There are additional problems, among them some truly needless hallucinations involving Cooper's deceased mother, numerous examples of laughably inept police procedure, and three or four endings when one would have sufficed. (That Hartnett, for no essential reason, performs one lengthy scene shirtless is a problem only for those who don't want to see Josh Hartnett shirtless.) I'm happy to report, however, that as crap movies go, Trap is tremendously watchable, and its star is the principal reason. It would be easy to argue that Hartnett is doing too much acting here, telegraphing Cooper's insanity through beaming smiles and aw-shucks niceness so oppressive that you'd think he'd be everyone in the amphitheater's chief suspect from word go. Yet it's a demonically entertaining performance. Hartnett's Cooper is so brazen in his surface do-goodery, particularly when brushing shoulders with a roomful of cops, that you sense the maniacal kick he gets out of getting away with figurative and literal murder. Homicidal tendencies aside, Cooper is a lovable sociopath, and that dichotomy gives Hartnett the sort of exuberant freedom to emote, and over-emote, that James McAvoy enjoyed in Shymalan's Split and Glass. Although you don't necessarily “believe” in this guy, you're consistently glad he's around.

For all of the random wit involving Cooper's largely dopey machinations, though, Shymalan reserves his most satisfyingly clever turn for his daughter, and the purpose that Saleka serves in the plotting after Lady Raven has left the stage is one of the film's few elements that could honestly be called a spoiler. (Another involves the late-film arrival of the reliably marvelous Alison Pill.) All I'll say is that while Saleka isn't yet much of an actor, she has a beautiful face for what's required of her toward the end of Trap, and starlet worshipers the world over will no doubt adore the refreshing dignity with which M. Night Shymalan addresses and employs the TikTok generation. Swifties don't just rule the world. They just might save the world – or at least someone's world.

Zachary Levi in Harold & the Purple Crayon

HAROLD & THE PURPLE CRAYON

I'd be remiss if I didn't mention that my mother, who accompanied me to my Trap screening, absolutely loved Shymalan's film. And although I wasn't the biggest fan of director Carlos Saldanha's children's-book adaptation Harold & the Purple Crayon, my favorite 10-year-old joined me for a showing last week and had the time of her life, going so far as to call it one of the best movies we've ever seen together. (Years-long readers of my reviews will likely glean the enormity of that statement.) Thankfully, though, I feel only a little conflicted about admitting that I found Saldanha's agreeable-enough family adventure alternately dull and hyperactive, given that my young friend has better things to do with her time than read Uncle Mike's articles. It's Mom who'll be giving me an earful.

Anyhoo.
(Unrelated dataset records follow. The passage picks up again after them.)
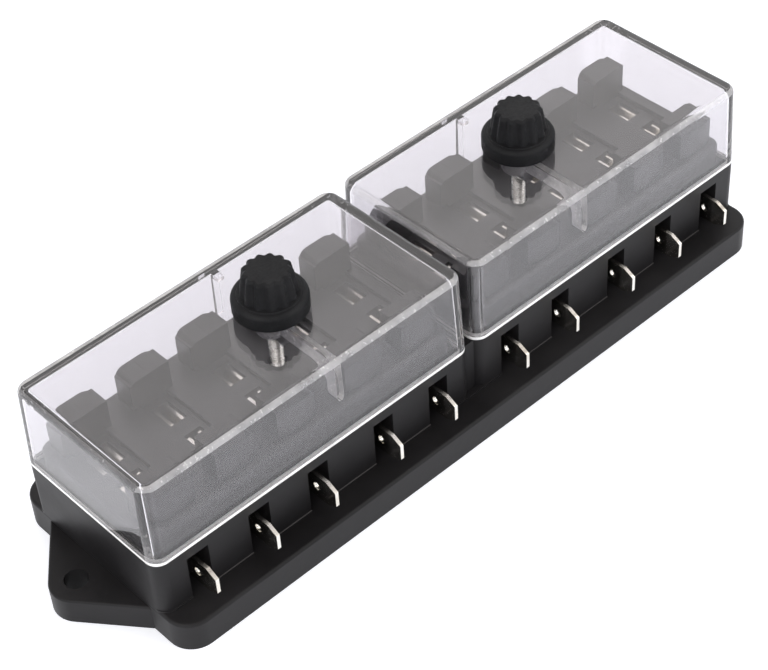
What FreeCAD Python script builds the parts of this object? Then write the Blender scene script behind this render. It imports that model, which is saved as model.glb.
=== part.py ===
import FreeCAD, Part
import math
import os

# Blade fuse block with two clear covers, each held by a thumbscrew.
# Sizes are in millimetres. X runs along the block, Y to the rear and Z up.
# The origin is the middle of the footprint, on the mounting surface.

# Flange and fixing ears
FLANGE_WIDTH = 53.4
FLANGE_HEIGHT = 7.1
FLANGE_CORNER_RADIUS = 5.6
FLANGE_EDGE_RADIUS = 0.7
EAR_HOLE_REACH = 5.6
EAR_HOLE_RADIUS = 2.5
EAR_TIP_RADIUS = 5.6
EAR_ROOT_HALF_WIDTH = 16.1
EAR_HEIGHT = 6.2
EAR_EDGE_RADIUS = 0.5

# Housings that carry the covers
HOUSING_WIDTH = 41.0
HOUSING_GAP = 1.6
HOUSING_CORNER_RADIUS = 3.0
LEDGE_HEIGHT = 20.4
PLINTH_PROUD = 0.25
PLINTH_HEIGHT = 0.4
WEB_SETBACK = 1.4

# Ways along the block, and the thumbscrew between them
WAYS_BESIDE_STUD = 17.5
WAY_PITCH = 15.15
INNER_WAYS = 2
OUTER_WAYS = 3
TOWER_INNER_SPACE = 2.0
TOWER_OUTER_SPACE = 1.95

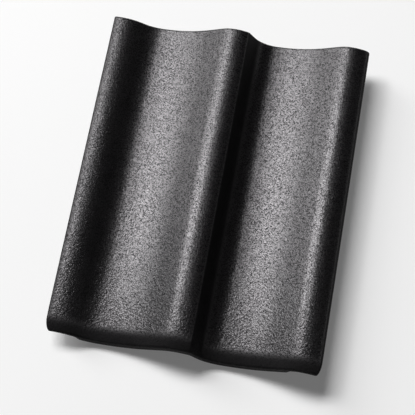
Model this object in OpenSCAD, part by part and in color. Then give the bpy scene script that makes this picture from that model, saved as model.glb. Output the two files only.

Harold & the Purple Crayon opens with an animated re-introduction to author Crockett Johnson's hero from his 1955 book debut and its many followups. Time, however, apparently marches on even in the confines of literary imagination, and before long, Harold – the child who can make anything materialize with the power of his magical crayon – is a full-grown adult antsy to leave the page. Determined to seek out Crockett, an off-screen figure (voiced by Alfred Molina) whom he refers to as “the Old Man,” Harold draws a portal into the real world, where he materializes as a figurative boy in a strapping man's body, and one portrayed by Zachary Levi. As the actor also plays the boy-man of the Shazam! movies, I probably should have written “inevitably portrayed by Zachary Levi,” but no matter. With his goofball earnestness and expressions built for ingenuous mugging, Levi's Harold consequently searches for his creator while alternately helping and causing complications for single mom Terri (Zooey Deschanel) and her lonely son Mel (Benjamin Bottani). He's also joined in his pursuits by his book-world animal pals Moose and Porcupine … and if you can explain why they enter the real world and instantly turn human (as played by Lil Rel Howery and Tanya Reynolds), you're one step ahead of wherever I was while watching the film.

Lil Rel Howery and Zachary Levi in Harold & the Purple Crayon

Then again, where I was was pretty awesome, as I've only rarely seen my frequent moviegoing companion quite so delighted at the cineplex. And in truth, there was a fair amount that I personally enjoyed. Harold's air drawings that morph into physical objects are honestly entertaining and well-executed effects; there's a touching sequence involving our heroes' visit to a Crockett Johnson museum; Bottani is a naturalistic wonder; and Reynolds, especially, is a lot of fun. She may move a tad too speedily for the human equivalent of a porcupine – this creature has definite squirrel energy – but the British performer's readings are loopy and inventive. None of this, alas, was quite enough to make me look past the film's general blandness, the poorly staged slapstick, Deschanel's uncharacteristic lethargy, or Jemaine Clement's uncomfortable ickiness as a librarian with delusions of literary grandeur.

But who cares? The visibly excited Harold fan sitting beside me had a ball, giggling at the age-appropriate jokes, roaring at the physical comedy, and sighing “Aw-w-w-w-w!” at what she deemed the cuteness of a bizarre dragon/kitty/puppy hybrid and a toothy spider-fly that winds up as benevolent as Charlotte. It should also be said that the other youths at our screening, at least a dozen of them, seemed to have an equally great time. Harold & the Purple Crayon's lousy opening weekend at the box office may have been the central story surrounding the movie's release, but evidence suggests that your own pre-teens might well adore it. So consider giving the film a shot. If you want to see it on the big screen, give it a shot soon.